CHICAGO—This blog post comes to you from a departure lounge at O’Hare International Airport, where I’m about to board a flight to the Concepts Worldwide Advisory Board meeting in San Diego County.
Getting there has meant passing through the state that gave the United States its next president, and the world its best hope, less than 12 hours after CNN declared a victory that rapidly became an electoral blow-out.
As we headed home from an election night watch party (yes, in Ottawa . . . yes, definitely in Canada), I realized I’d never quite believed that this day would ever come.

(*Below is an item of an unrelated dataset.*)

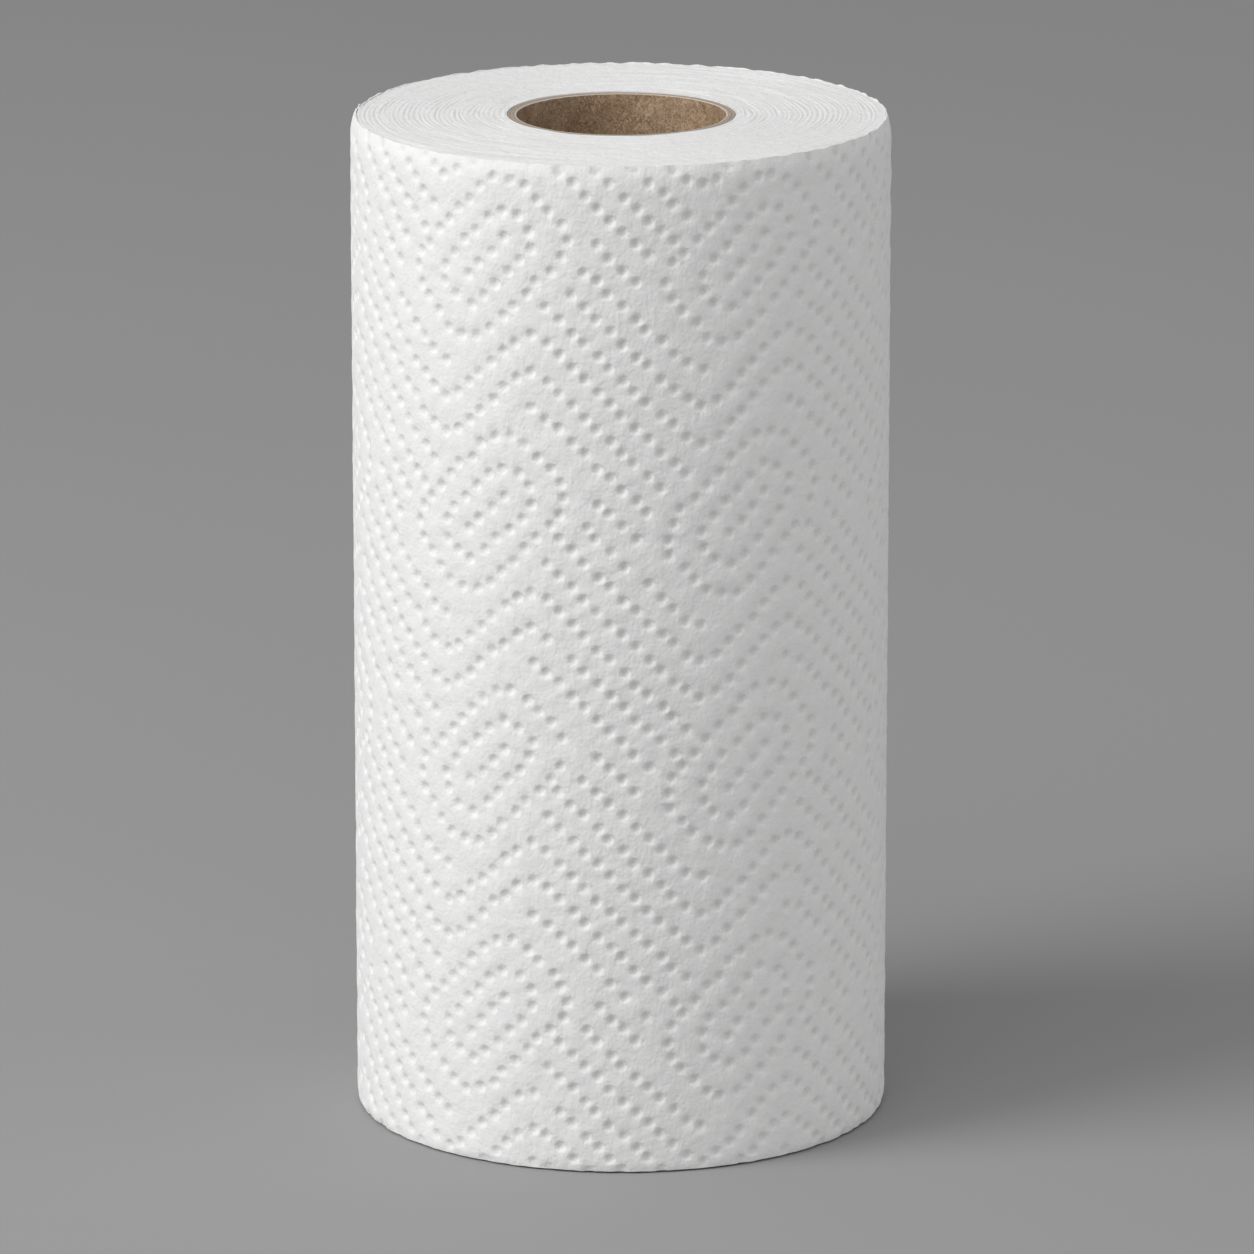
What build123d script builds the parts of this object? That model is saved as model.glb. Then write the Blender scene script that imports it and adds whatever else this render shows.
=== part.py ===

This morning, O’Hare is such an interesting place to be. Local newspapers are flying off the shelves, a couple of them with full cover photos of Chicago’s latest local hero. I’ve actually bought a couple of print editions for the first time in at least three years, knowing that my eventual grandchildren might appreciate a framed copy of today’s front page.
I know of at least one industry colleague in the U.S. who’s collecting front pages from around the world.
Back at O’Hare, I don’t think I’m imagining an atmosphere that is so much more festive than you would expect at this, of all airports. Each of a half-dozen conversations with perfect strangers has begun with uncontrolled, spontaneous grins all around, and ended with the traveller from across the border congratulating one more voter—from Illinois, from California, from Washington State—on the monumental achievement in which they played a part.
That’s a whole lot more partisan fervour than I would normally show—in our work, or on this blog. But that’s because this win is about so much more than partisanship.
To illustrate the point, look no farther than Obama’s speech last night. He placed substance and purpose above spin, genuine dialogue above artificial division, practicality above ideology. He balanced soaring inspiration—yes, President Obama, we can—with a sober look at the challenges ahead. He called for collaboration and engagement as the surest antidotes to apathy and defeat. And the magnificent campaign that brought us all to this brilliant, shining moment was a triumph of smart, strategic thinking and nearly flawless execution.
When he’s out on the speaking circuit, Bill Clinton has a great line about our common humanity being more important than our “interesting differences.” There will be tough times and discouraging times ahead, for Obama and for all of us. But with the power of the common humanity that CNN beamed into our living rooms from Grant Park last night, we have a shot.
And if we can carry this off, if we can build a common future that sustains our common humanity, those future grandchildren just might attach some degree of meaning to a framed front page from November 5, 2008.